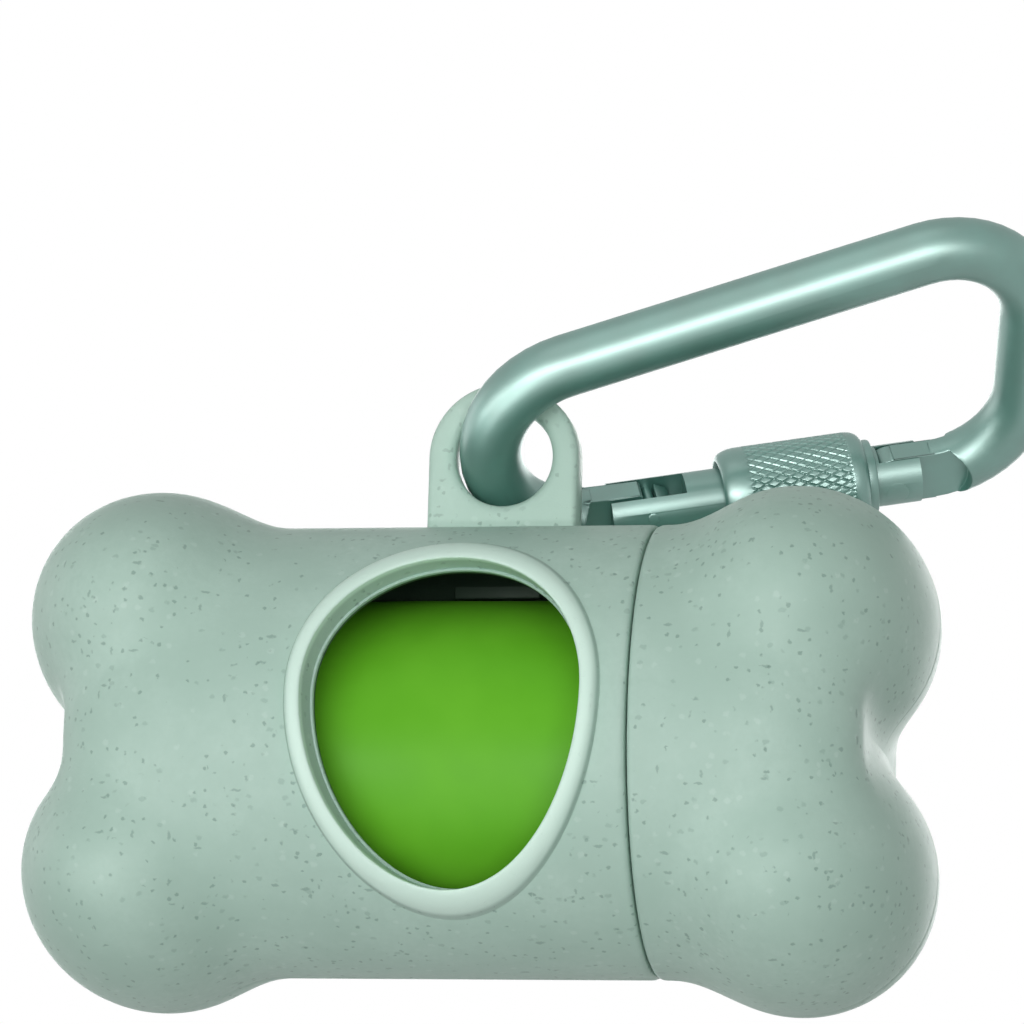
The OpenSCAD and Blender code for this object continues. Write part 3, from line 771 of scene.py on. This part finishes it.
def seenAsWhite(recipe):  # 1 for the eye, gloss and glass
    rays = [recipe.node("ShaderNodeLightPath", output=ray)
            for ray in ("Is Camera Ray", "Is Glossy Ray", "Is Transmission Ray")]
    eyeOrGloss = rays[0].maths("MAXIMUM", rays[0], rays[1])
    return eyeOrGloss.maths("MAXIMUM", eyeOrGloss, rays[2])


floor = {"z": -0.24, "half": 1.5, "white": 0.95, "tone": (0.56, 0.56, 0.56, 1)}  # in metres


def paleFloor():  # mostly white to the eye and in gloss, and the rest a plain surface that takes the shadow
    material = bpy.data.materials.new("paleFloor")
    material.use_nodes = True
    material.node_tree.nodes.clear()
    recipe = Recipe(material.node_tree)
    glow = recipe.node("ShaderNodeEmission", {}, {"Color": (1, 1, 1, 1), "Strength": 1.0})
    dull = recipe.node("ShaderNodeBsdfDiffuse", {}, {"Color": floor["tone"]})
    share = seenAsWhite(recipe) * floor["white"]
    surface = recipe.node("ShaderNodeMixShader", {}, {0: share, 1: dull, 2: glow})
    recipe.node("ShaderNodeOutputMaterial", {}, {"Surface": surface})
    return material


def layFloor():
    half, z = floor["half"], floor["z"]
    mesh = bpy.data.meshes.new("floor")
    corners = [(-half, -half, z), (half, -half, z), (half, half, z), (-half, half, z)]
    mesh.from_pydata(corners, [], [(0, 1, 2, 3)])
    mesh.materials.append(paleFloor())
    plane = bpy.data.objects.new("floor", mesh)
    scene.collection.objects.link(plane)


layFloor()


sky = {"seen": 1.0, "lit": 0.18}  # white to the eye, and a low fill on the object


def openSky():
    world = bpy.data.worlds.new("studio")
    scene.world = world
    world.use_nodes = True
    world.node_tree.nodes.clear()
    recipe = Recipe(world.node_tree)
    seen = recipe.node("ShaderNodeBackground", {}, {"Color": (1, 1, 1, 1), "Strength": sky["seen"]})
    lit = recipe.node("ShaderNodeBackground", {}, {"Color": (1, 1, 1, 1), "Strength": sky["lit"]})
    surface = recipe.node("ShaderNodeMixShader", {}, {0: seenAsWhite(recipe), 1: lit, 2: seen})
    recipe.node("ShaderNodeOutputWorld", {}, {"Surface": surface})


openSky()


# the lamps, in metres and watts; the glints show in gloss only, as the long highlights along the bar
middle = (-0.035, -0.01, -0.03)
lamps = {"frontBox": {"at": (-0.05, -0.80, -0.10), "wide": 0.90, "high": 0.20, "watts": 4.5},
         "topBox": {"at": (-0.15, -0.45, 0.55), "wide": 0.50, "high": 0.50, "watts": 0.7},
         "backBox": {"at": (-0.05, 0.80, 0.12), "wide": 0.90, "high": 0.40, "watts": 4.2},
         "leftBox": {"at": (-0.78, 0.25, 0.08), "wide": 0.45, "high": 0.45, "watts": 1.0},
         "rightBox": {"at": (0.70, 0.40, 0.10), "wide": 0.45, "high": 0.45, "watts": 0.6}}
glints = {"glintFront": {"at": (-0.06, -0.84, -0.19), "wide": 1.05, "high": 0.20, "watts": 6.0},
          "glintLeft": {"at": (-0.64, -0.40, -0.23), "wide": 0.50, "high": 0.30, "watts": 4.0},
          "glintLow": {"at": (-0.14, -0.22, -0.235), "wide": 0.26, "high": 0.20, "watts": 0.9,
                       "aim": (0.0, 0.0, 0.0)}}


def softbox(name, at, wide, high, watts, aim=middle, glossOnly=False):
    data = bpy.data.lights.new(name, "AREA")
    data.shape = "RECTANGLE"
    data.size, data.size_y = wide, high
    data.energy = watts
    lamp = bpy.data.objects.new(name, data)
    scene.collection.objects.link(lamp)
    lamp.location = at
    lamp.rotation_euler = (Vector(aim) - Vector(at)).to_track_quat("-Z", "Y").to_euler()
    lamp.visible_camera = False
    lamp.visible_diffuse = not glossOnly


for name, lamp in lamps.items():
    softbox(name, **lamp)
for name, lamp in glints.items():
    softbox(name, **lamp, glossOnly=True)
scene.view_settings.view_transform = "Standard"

****************

_Exercise task_
In this exercise, copy only the lines from the opening line of the material through the line where "return material" appears.

_Exercise result_
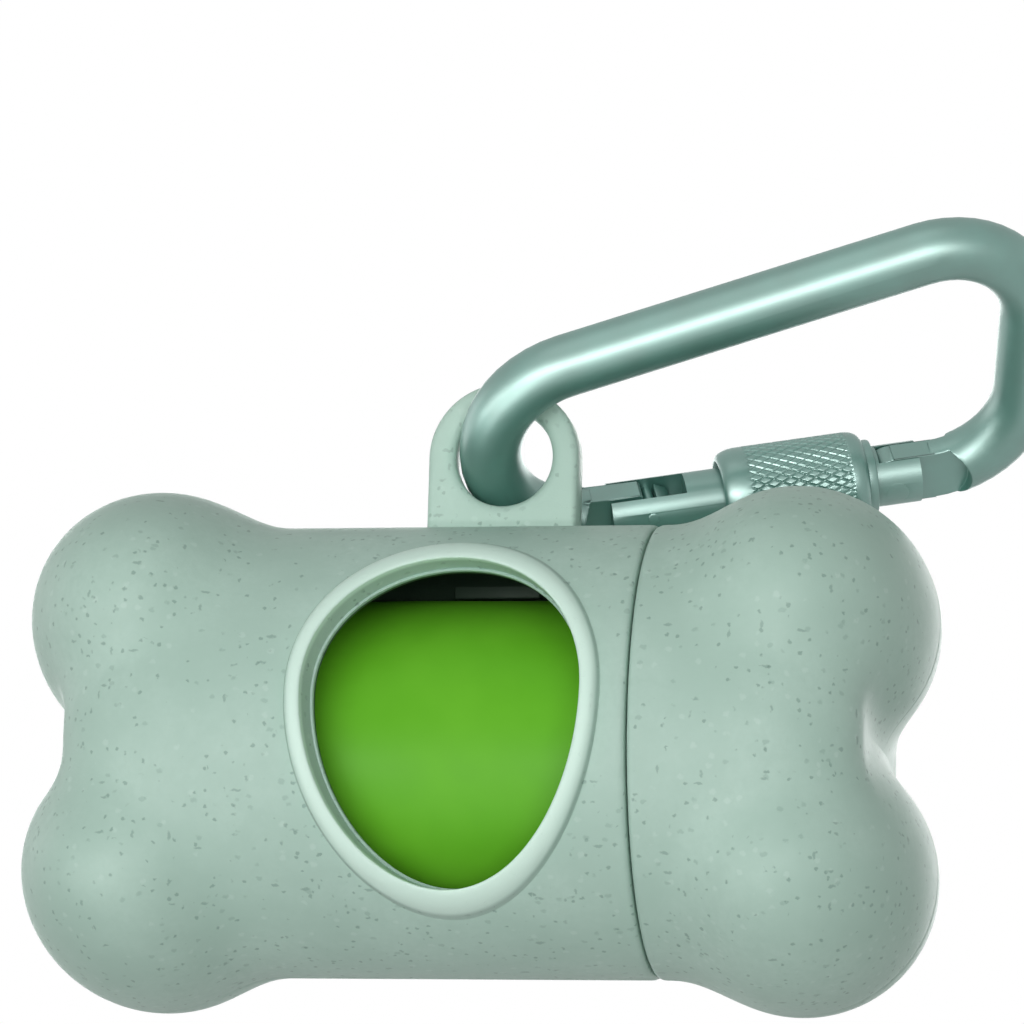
The OpenSCAD and Blender code for this object continues. Write part 3, from line 771 of scene.py on. This part finishes it.
def seenAsWhite(recipe):  # 1 for the eye, gloss and glass
    rays = [recipe.node("ShaderNodeLightPath", output=ray)
            for ray in ("Is Camera Ray", "Is Glossy Ray", "Is Transmission Ray")]
    eyeOrGloss = rays[0].maths("MAXIMUM", rays[0], rays[1])
    return eyeOrGloss.maths("MAXIMUM", eyeOrGloss, rays[2])


floor = {"z": -0.24, "half": 1.5, "white": 0.95, "tone": (0.56, 0.56, 0.56, 1)}  # in metres


def paleFloor():  # mostly white to the eye and in gloss, and the rest a plain surface that takes the shadow
    material = bpy.data.materials.new("paleFloor")
    material.use_nodes = True
    material.node_tree.nodes.clear()
    recipe = Recipe(material.node_tree)
    glow = recipe.node("ShaderNodeEmission", {}, {"Color": (1, 1, 1, 1), "Strength": 1.0})
    dull = recipe.node("ShaderNodeBsdfDiffuse", {}, {"Color": floor["tone"]})
    share = seenAsWhite(recipe) * floor["white"]
    surface = recipe.node("ShaderNodeMixShader", {}, {0: share, 1: dull, 2: glow})
    recipe.node("ShaderNodeOutputMaterial", {}, {"Surface": surface})
    return material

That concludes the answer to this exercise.